The importance of inversion disorder in the visible light induced persistent luminescence in Cr3+ doped AB2O4 (A = Zn or Mg and B = Ga or Al)Electronic supplementary information (ESI) available. See DOI: 10.1039/c4cp03866e

Cr 3+ doped spinel compounds AB 2 O 4 with A = Zn, Mg and B = Ga, Al exhibit a long, near infrared persistent luminescence when excited with UV or X-rays. In addition, the persistent luminescence of ZnGa 2 O 4 , and to a lesser extent MgGa 2 O 4 , can also be induced by visible light excitation via 4 A 2 → 4 T 2 transition of Cr 3+ , which makes these compounds suitable as biomarkers for in vivo optical imaging of small animals. We correlate this peculiar optical property with the presence of antisite defects, which are present in ZnGa 2 O 4 and MgGa 2 O 4 . By using X-ray absorption fine structure (XAFS) spectroscopy, associated with electron paramagnetic resonance (EPR) and optical emission spectroscopy, it is shown that an increase in antisite defects concentration results in a decrease in the Cr-O bond length and the octahedral crystal field energy. A part of the defects occurs in the close environment of Cr 3+ ions, as shown by the increasing strain broadening of EPR and XAFS peaks observed upon increasing antisite disorder.
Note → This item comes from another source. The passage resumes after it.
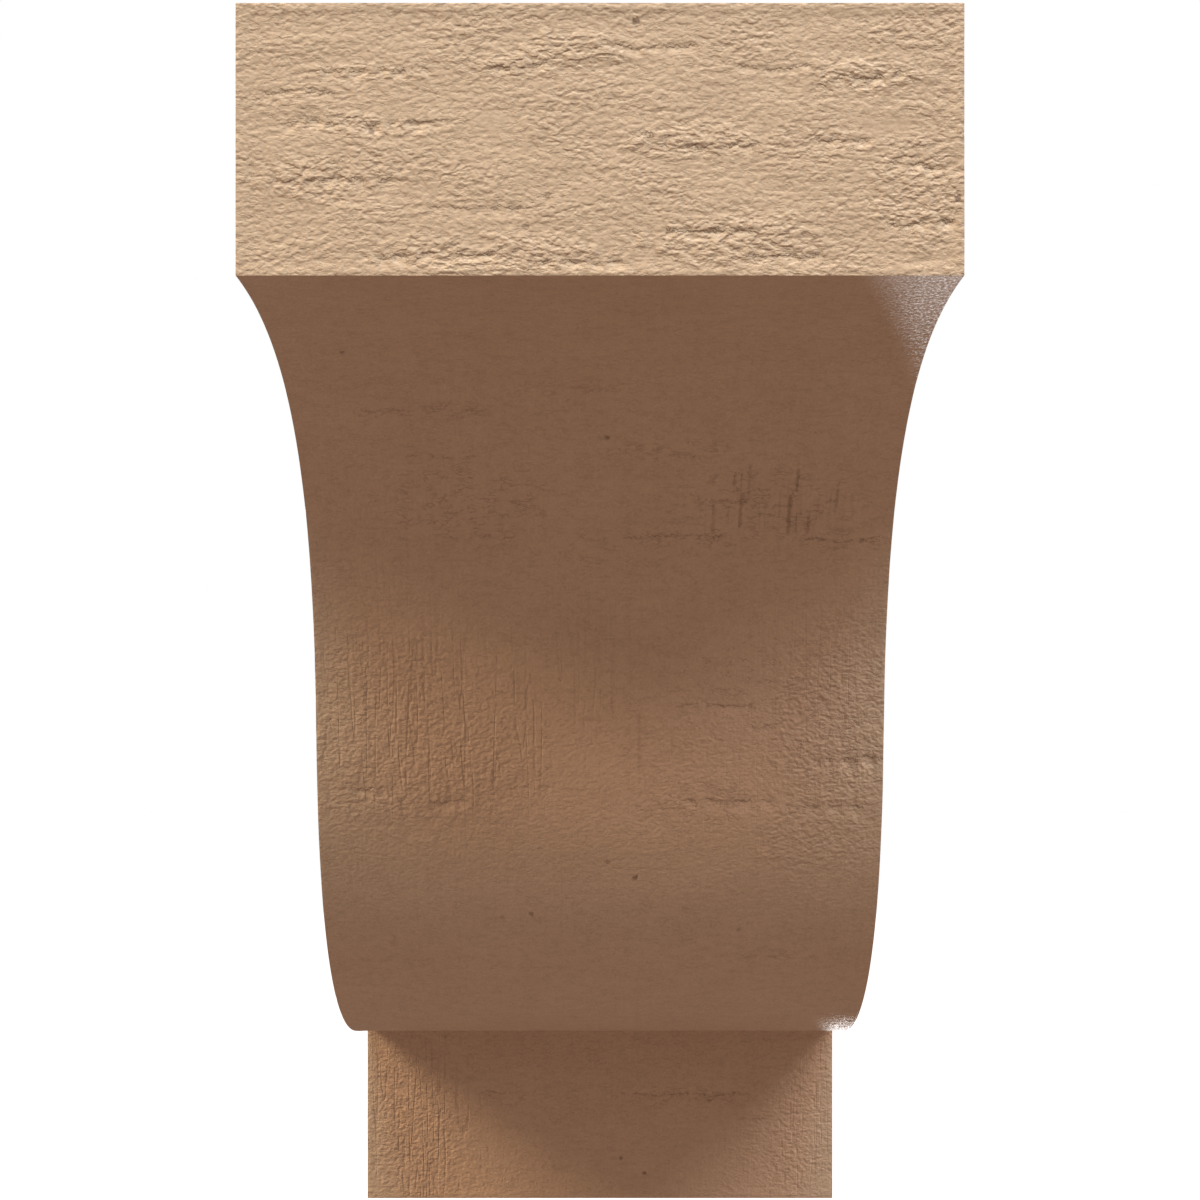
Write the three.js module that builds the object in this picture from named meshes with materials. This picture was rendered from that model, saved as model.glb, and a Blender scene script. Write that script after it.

It appears that ZnAl 2 O 4 , which exhibits the largest crystal field splitting of Cr 3+ and the smallest antisite disorder, does not show considerable persistent luminescence upon visible light excitation as compared to ZnGa 2 O 4 and MgGa 2 O 4 . These results highlight the importance of Cr 3+ ions with neighboring antisite defects in the mechanism of persistent luminescence exhibited by Cr 3+ doped AB 2 O 4 spinel compounds. The visible light persistent luminescence seen in Cr 3+ doped AB 2 O 4 (A = Zn, Mg; B = Ga, Al) is mainly due to the site inversion present around Cr ions.